As you can see, this is no small undertaking and there are many challenges ahead. The biggest one from a user experience perspective is probably to make it look and feel as integrated as the current single application approach. I will be very straight here and say that we probably won’t get it right on a first try. I’m pretty sure that there will be functional gaps with version 1.0 to what we currently have. Think about something like @ mentioning across distributed applications and getting proper notifications.

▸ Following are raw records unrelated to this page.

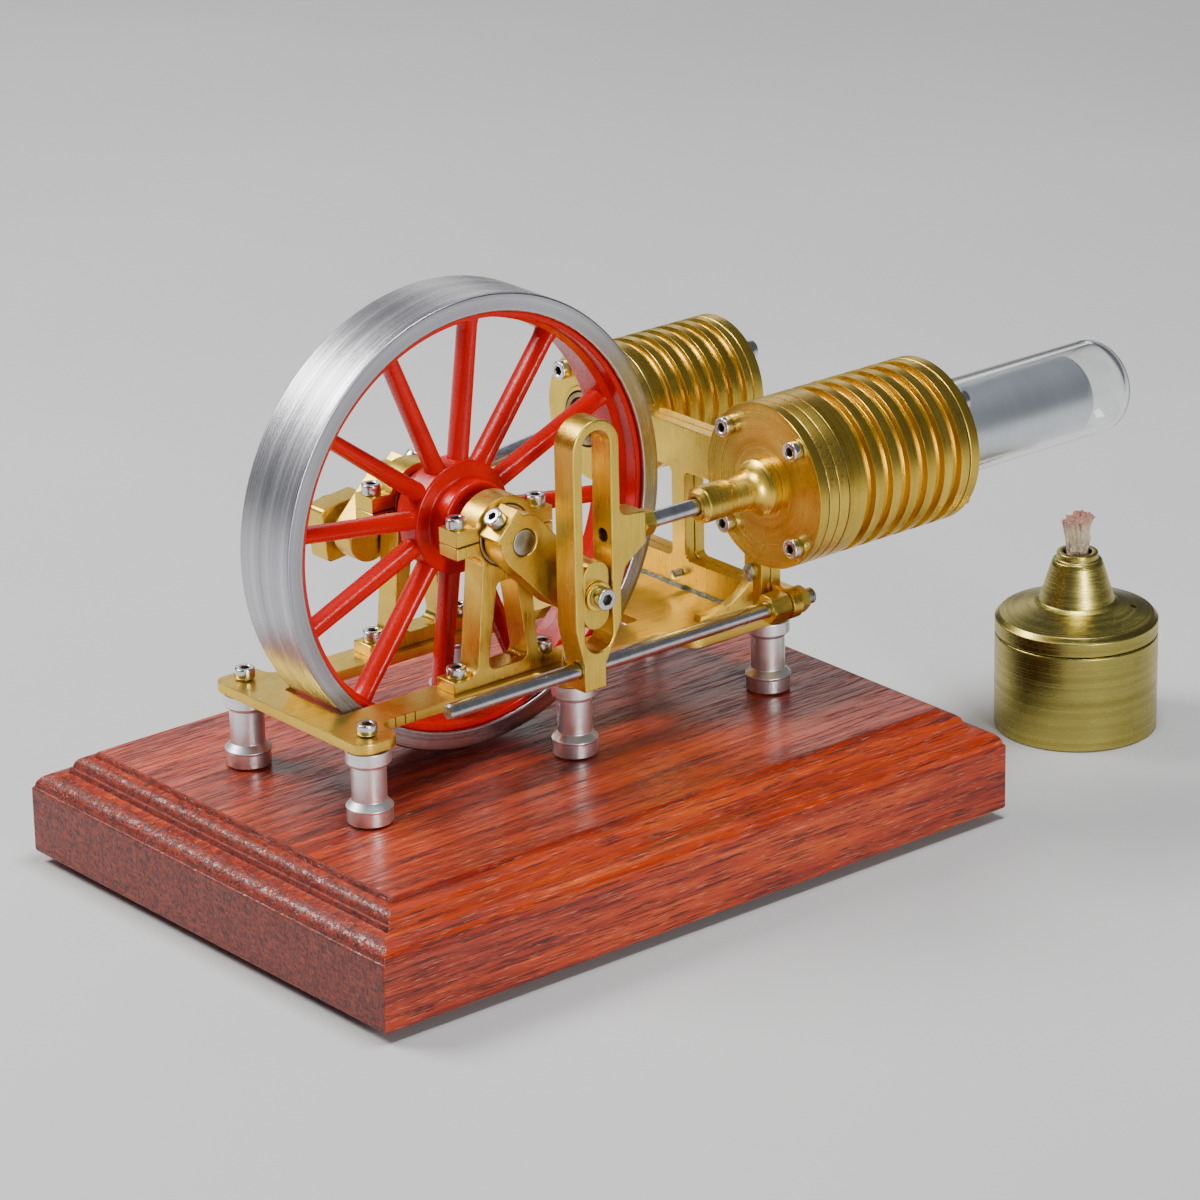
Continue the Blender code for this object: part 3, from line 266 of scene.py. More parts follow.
def boolean(base, tool, operation="DIFFERENCE"):
    holders = [linked("work", mesh_of(shape)) for shape in (base, tool)]
    modifier = holders[0].modifiers.new("boolean", "BOOLEAN")
    modifier.operation = operation
    modifier.solver = "EXACT"
    modifier.object = holders[1]
    result = bmesh.new()
    result.from_object(holders[0], bpy.context.evaluated_depsgraph_get())
    for holder in holders:
        mesh = holder.data
        bpy.data.objects.remove(holder, do_unlink=True)
        bpy.data.meshes.remove(mesh)
    bmesh.ops.remove_doubles(result, verts=result.verts, dist=0.0005)
    return result


def turned(shape, degrees):
    """Shape turned in the xz plane about the origin, from +x towards +z."""
    turn = Matrix.Rotation(-math.radians(degrees), 4, "Y")
    bmesh.ops.transform(shape, verts=shape.verts, matrix=turn)
    return shape


def shifted(shape, x, y, z):
    bmesh.ops.translate(shape, verts=shape.verts, vec=(x, y, z))
    return shape


def mark_recess(shape, point, axis, radius, low, high):
    """Second material, the painted socket shade, for the faces inside a socket, by radius and place
    along its axis.
    """
    for face in shape.faces:
        middle = face.calc_center_median() - Vector(point)
        place_along = middle["XYZ".index(axis)]
        middle["XYZ".index(axis)] = 0
        if middle.length < radius and low < place_along < high:
            face.material_index = 1


# ---- materials

MAT = {}


class Graph:
    """Small helper around one material's node tree."""

    def __init__(self, name):
        self.material = bpy.data.materials.new(name)
        self.material.use_nodes = True
        self.tree = self.material.node_tree
        self.shader = self.tree.nodes["Principled BSDF"]
        self.coords = self.tree.nodes.new("ShaderNodeTexCoord").outputs["Object"]
        MAT[name] = self.material

    def feed(self, socket, item):
        """Give a socket a number, a colour, a vector or another node's output."""
        if isinstance(item, tuple):
            socket.default_value = item if socket.type == "VECTOR" else (*item, 1.0)
        elif isinstance(item, (int, float)):
            socket.default_value = item
        elif item is not None:
            self.tree.links.new(item, socket)

    def node(self, kind, inputs=None, **settings):
        made = self.tree.nodes.new(kind)
        for key, value in settings.items():
            setattr(made, key, value)
        for key, item in (inputs or {}).items():
            self.feed(made.inputs[key], item)
        return made

    def noise(self, scale, detail, rough, distort=0.0, vector=None, turn=(0, 0, 0)):
        """Noise over the object, stretched where scale has a value for each axis."""
        vector = vector or self.coords
        if isinstance(scale, tuple):
            inputs = {"Vector": vector, "Scale": scale, "Rotation": turn}
            vector = self.node("ShaderNodeMapping", inputs).outputs["Vector"]
            scale = 1.0
        inputs = {"Vector": vector, "Scale": scale, "Detail": detail, "Roughness": rough,
                  "Distortion": distort}
        return self.node("ShaderNodeTexNoise", inputs).outputs["Fac"]

    def ramp(self, fac, stops):
        node = self.node("ShaderNodeValToRGB", {"Fac": fac})
        elements = node.color_ramp.elements
        while len(elements) < len(stops):
            elements.new(0.5)
        for element, (position, colour) in zip(elements, stops):
            element.position = position
            element.color = (*colour, 1.0)
        return node.outputs["Color"]

    def step(self, fac, low, high):
        """Black below low, white above high."""
        return self.ramp(fac, [(low, (0, 0, 0)), (high, (1, 1, 1))])

    def span(self, fac, new_low, new_high, low=0.3, high=0.7):
        """The range from low to high stretched to the new one."""
        inputs = {"Value": fac, "From Min": low, "From Max": high, "To Min": new_low,
                  "To Max": new_high}
        return self.node("ShaderNodeMapRange", inputs).outputs["Result"]

    def maths(self, operation, a, b=None):
        return self.node("ShaderNodeMath", {0: a, 1: b}, operation=operation).outputs["Value"]

    def plus(self, a, b):
        return self.maths("ADD", a, b)

    def times(self, a, b):
        return self.maths("MULTIPLY", a, b)

    def mix(self, fac, a, b):
        return self.node("ShaderNodeMix", {0: fac, 6: a, 7: b}, data_type="RGBA").outputs[2]

    def blend(self, fac, a, b, low=0.3, high=0.7):
        """From colour a to colour b while fac goes from low to high."""
        return self.mix(self.span(fac, 0, 1, low, high), a, b)

    def bump(self, height, strength, distance, normal=None):
        inputs = {"Height": height, "Strength": strength, "Distance": distance, "Normal": normal}
        return self.node("ShaderNodeBump", inputs).outputs["Normal"]

    def out(self, colour, rough, normal, **others):
        """Feed the shader's sockets; an underscore in a name stands for a space."""
        inputs = {"Base Color": colour, "Roughness": rough, "Normal": normal}
        inputs.update((key.replace("_", " "), item) for key, item in others.items())
        for key, item in inputs.items():
            self.feed(self.shader.inputs[key], item)
        return self.material


def ring_coords(g, axis):
    """Coordinates that hardly change along the turning lines of a part turned about an axis."""
    xyz = g.node("ShaderNodeSeparateXYZ", {"Vector": g.coords}).outputs
    names = {"X": ("Y", "Z", "X"), "Y": ("X", "Z", "Y"), "Z": ("X", "Y", "Z")}[axis]
    u, v, w = (xyz[n] for n in names)
    radius = g.maths("SQRT", g.plus(g.times(u, u), g.times(v, v)))
    angle = g.times(g.maths("ARCTAN2", u, v), 0.00005)
    return g.node("ShaderNodeCombineXYZ", {"X": radius, "Y": w, "Z": angle}).outputs["Vector"]


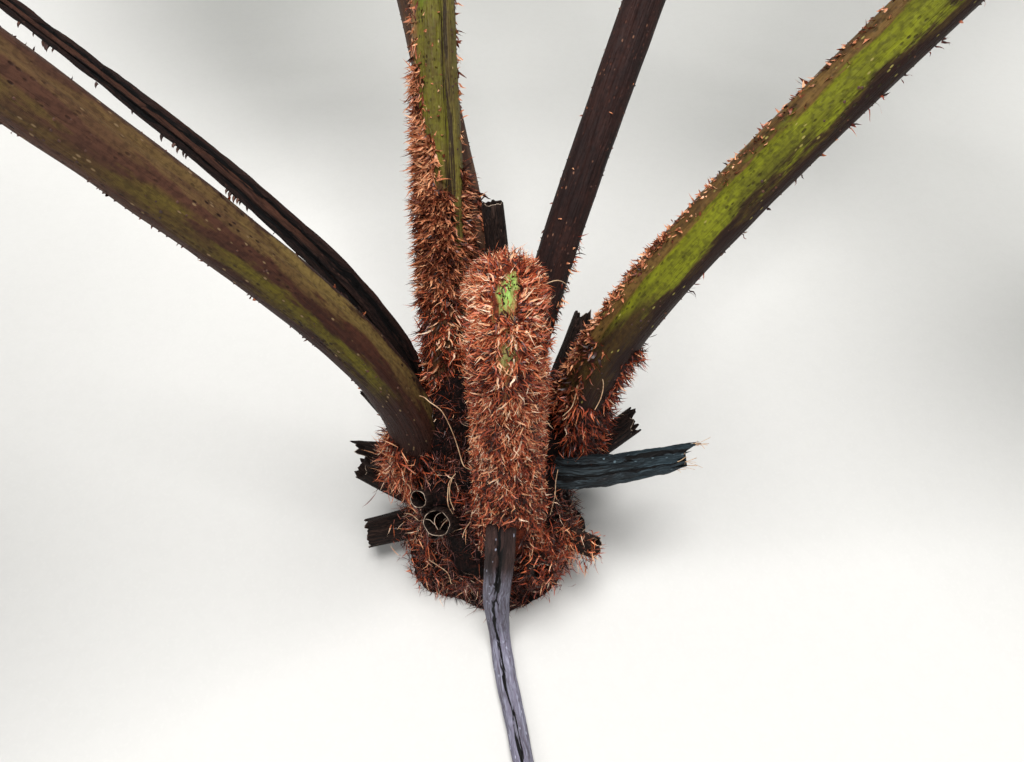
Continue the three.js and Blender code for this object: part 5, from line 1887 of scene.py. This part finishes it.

We know how to do it, but is still a substantial effort to get all the details in place to make it look and feel like a fully integrated experience.

Then again, I also see so many advantages over what we currently have:

  • much richer single purpose applications, like a top-notch Q&A platform, one that comes close to what you see with stackoverflow.com

  • a state-of-the art blogging platform with WordPress

  • new tools and approaches to tackle moderation and Gamification

  • the possibility to extend SCN way beyond what we currently have and integrate other SAP core sites in the future

  • and finally, a decent mobile UI that adapts to various device sizes, along with the ability to build native mobile applications specifically for you


In case you got the impression over the last couple of months that SCN is not moving ahead, then this is because we have been busy with building the future of SCN. We have made good strides and we plan to provide you some early access to what we are building in the next couple of months.

This might not be as exciting as Berlin, but you are the citizens of this great community and we are building this for you. It will be a crazy ride and there will be bumps in the road ahead, but we are in it for the long run.